KUALA LUMPUR: Impacted by disruptions to its operations and lower customer demand, Daibochi Bhd recorded a 22.7% drop in operating profit for the financial year ended July 31, 2021 (FY21), to RM52.2mil from RM67.5mil previously.
However, profit attributable to owners of the company decreased a marginal 1.3% to RM47mil from RM48mil previously given the applicable tax incentives derived from the group’s ongoing expansion.
Revenue for the financial year was RM602mil, 2.81% lower than in the previous year.In a filing with Bursa Malaysia, Daibochi said the decline in operating profit was mainly due to higher raw material prices and freight costs as well as additional expenses incurred in compliance with the various containment measures.
“Although the country is gradually resuming economic activities under the National Recovery Plan, the fact remains that the operating landscape for the manufacturing sector remains very volatile,” said Daibochi executive director Low Jin Wei in a statement.

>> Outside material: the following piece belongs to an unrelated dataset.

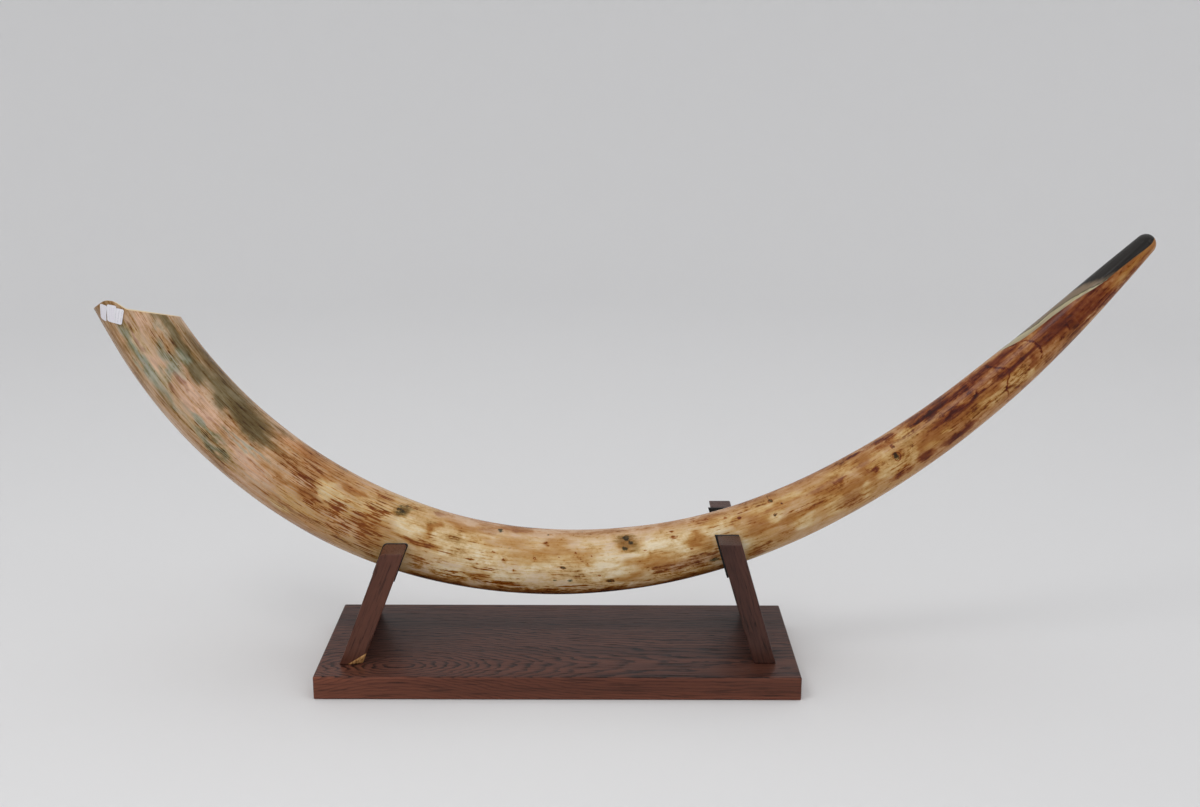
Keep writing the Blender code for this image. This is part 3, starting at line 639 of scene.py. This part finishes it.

He added that the group continues to incur increased expenses in line with the Covid-19 compliance and face higher freight costs and volatility in raw material prices.
However, the group has largely avoided supply chain issues due to its stable and reliable supply of raw materials from Scientex Bhd, a major purchaser of plastic resins.
“We endeavour to assure our clients in the essential food and beverage and fast-moving consumer goods sectors of our ability to reliably produce and deliver flexible plastic packaging products to facilitate customers’ timely go-to market.
“Therefore, we are striving very hard to achieve operational stability and resume our growth path,” Low said.